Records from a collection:
━━━━━━━━

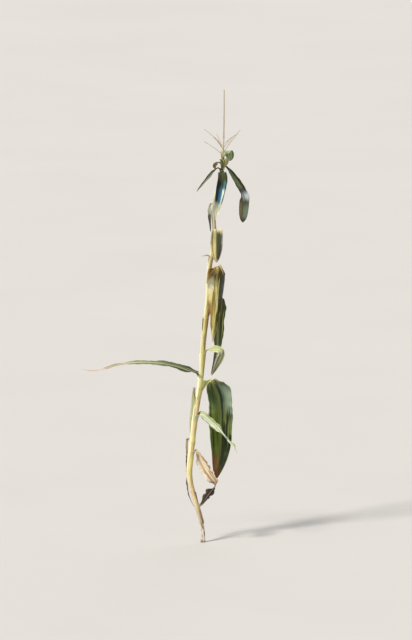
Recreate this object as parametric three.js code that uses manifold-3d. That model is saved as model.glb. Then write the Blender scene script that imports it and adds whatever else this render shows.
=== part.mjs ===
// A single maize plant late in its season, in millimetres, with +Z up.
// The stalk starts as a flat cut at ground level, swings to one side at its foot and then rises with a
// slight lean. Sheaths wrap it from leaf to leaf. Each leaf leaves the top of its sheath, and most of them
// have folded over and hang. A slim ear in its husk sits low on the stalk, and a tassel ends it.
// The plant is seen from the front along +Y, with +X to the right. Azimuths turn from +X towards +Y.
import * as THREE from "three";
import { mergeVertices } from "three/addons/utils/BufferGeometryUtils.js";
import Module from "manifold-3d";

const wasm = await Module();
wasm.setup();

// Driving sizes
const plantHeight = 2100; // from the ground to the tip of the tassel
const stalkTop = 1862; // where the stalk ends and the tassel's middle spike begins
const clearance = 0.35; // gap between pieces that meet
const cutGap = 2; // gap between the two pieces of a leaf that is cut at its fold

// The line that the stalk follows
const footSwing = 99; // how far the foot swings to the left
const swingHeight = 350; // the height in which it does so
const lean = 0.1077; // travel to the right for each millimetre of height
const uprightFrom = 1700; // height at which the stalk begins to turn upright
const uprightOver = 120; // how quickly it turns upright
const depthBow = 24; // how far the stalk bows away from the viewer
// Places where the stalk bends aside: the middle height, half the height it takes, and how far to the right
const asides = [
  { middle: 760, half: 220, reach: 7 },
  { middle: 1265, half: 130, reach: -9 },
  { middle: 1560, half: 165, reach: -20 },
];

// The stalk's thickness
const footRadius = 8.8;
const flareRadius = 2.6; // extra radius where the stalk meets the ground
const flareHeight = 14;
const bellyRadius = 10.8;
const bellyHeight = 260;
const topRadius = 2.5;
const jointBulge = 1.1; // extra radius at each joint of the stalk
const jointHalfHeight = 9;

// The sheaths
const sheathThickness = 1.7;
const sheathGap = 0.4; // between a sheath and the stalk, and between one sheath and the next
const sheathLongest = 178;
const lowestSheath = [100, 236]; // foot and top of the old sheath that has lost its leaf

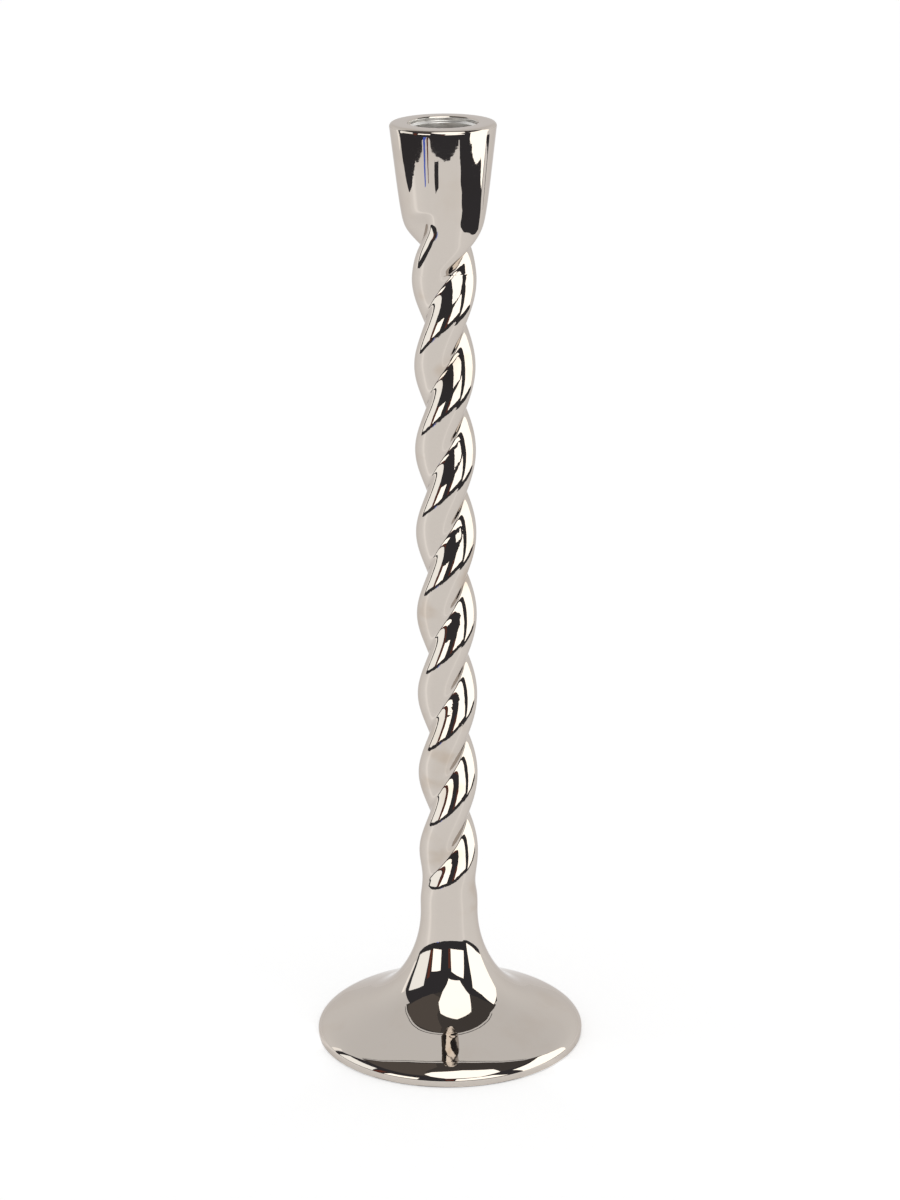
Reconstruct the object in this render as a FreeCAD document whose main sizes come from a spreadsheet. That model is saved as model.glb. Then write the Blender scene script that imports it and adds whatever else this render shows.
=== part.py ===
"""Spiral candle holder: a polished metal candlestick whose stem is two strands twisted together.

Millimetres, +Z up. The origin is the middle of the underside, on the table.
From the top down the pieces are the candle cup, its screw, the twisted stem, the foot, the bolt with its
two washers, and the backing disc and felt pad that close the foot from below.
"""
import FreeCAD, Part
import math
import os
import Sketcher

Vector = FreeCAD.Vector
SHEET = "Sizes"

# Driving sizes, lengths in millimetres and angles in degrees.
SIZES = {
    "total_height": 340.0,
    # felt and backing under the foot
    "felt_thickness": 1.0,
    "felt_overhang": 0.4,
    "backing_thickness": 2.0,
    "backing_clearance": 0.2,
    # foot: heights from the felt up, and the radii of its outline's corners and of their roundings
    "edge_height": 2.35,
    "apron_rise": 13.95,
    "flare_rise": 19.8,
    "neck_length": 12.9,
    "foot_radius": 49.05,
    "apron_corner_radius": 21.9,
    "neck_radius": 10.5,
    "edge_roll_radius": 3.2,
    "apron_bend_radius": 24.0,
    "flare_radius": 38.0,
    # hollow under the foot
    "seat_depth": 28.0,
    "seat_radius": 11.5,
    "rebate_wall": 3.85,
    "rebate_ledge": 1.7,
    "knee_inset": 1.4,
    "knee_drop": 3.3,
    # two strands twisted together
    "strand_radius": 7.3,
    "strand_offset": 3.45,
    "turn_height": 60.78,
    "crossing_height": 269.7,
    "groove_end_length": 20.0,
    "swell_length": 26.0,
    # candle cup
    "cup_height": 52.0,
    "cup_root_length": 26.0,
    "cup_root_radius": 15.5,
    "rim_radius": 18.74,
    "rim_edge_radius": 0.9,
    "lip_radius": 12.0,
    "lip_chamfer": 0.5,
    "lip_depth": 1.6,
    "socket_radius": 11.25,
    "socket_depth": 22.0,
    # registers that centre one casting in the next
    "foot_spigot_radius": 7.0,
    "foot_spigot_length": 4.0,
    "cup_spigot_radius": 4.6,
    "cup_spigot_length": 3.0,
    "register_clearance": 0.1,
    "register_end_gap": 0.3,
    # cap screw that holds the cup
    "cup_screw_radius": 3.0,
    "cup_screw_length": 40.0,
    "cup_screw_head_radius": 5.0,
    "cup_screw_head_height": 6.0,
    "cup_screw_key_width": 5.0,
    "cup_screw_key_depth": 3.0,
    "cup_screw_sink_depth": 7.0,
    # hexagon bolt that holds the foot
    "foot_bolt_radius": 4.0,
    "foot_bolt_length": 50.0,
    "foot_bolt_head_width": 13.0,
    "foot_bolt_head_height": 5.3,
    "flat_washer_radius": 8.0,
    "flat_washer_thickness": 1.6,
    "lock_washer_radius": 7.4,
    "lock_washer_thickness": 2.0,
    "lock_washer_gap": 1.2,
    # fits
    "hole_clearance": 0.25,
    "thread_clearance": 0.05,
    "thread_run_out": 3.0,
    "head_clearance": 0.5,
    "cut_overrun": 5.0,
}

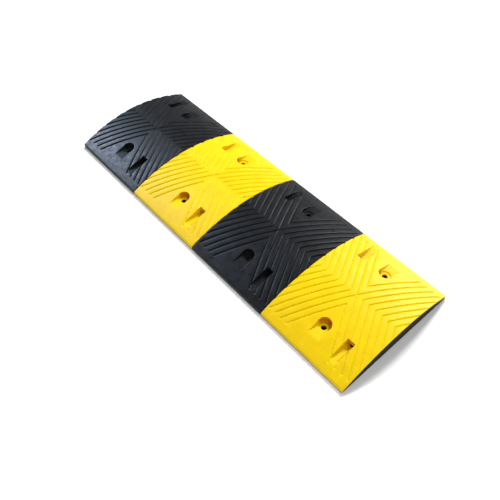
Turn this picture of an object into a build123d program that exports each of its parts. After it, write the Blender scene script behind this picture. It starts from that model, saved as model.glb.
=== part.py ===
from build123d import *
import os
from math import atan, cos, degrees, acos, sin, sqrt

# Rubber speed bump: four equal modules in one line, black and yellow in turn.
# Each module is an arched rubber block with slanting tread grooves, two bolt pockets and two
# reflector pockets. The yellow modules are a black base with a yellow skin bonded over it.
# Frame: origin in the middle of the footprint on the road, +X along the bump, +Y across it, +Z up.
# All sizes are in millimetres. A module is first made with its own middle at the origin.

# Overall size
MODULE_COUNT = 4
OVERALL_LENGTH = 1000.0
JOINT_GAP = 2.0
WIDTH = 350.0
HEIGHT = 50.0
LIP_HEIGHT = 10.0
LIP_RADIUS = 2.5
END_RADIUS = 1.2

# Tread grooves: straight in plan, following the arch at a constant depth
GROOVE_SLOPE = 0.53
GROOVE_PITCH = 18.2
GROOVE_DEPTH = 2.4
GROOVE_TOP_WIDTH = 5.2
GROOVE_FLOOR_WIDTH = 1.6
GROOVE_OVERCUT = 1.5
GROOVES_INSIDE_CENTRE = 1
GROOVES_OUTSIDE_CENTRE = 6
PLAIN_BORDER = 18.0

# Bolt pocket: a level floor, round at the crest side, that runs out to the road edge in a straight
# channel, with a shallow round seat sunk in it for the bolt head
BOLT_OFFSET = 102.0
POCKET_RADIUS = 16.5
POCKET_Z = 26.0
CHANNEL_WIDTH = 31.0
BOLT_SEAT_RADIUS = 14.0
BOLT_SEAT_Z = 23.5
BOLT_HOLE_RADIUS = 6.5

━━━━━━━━

OBJECTIVE: Reproduce the lines exactly, taking as the first line the one with "Turn this picture" and as the last line the one with "END_RADIUS = 1.2", and include nothing else.

ANSWER BELOW:
Turn this picture of an object into a build123d program that exports each of its parts. After it, write the Blender scene script behind this picture. It starts from that model, saved as model.glb.
=== part.py ===
from build123d import *
import os
from math import atan, cos, degrees, acos, sin, sqrt

# Rubber speed bump: four equal modules in one line, black and yellow in turn.
# Each module is an arched rubber block with slanting tread grooves, two bolt pockets and two
# reflector pockets. The yellow modules are a black base with a yellow skin bonded over it.
# Frame: origin in the middle of the footprint on the road, +X along the bump, +Y across it, +Z up.
# All sizes are in millimetres. A module is first made with its own middle at the origin.

# Overall size
MODULE_COUNT = 4
OVERALL_LENGTH = 1000.0
JOINT_GAP = 2.0
WIDTH = 350.0
HEIGHT = 50.0
LIP_HEIGHT = 10.0
LIP_RADIUS = 2.5
END_RADIUS = 1.2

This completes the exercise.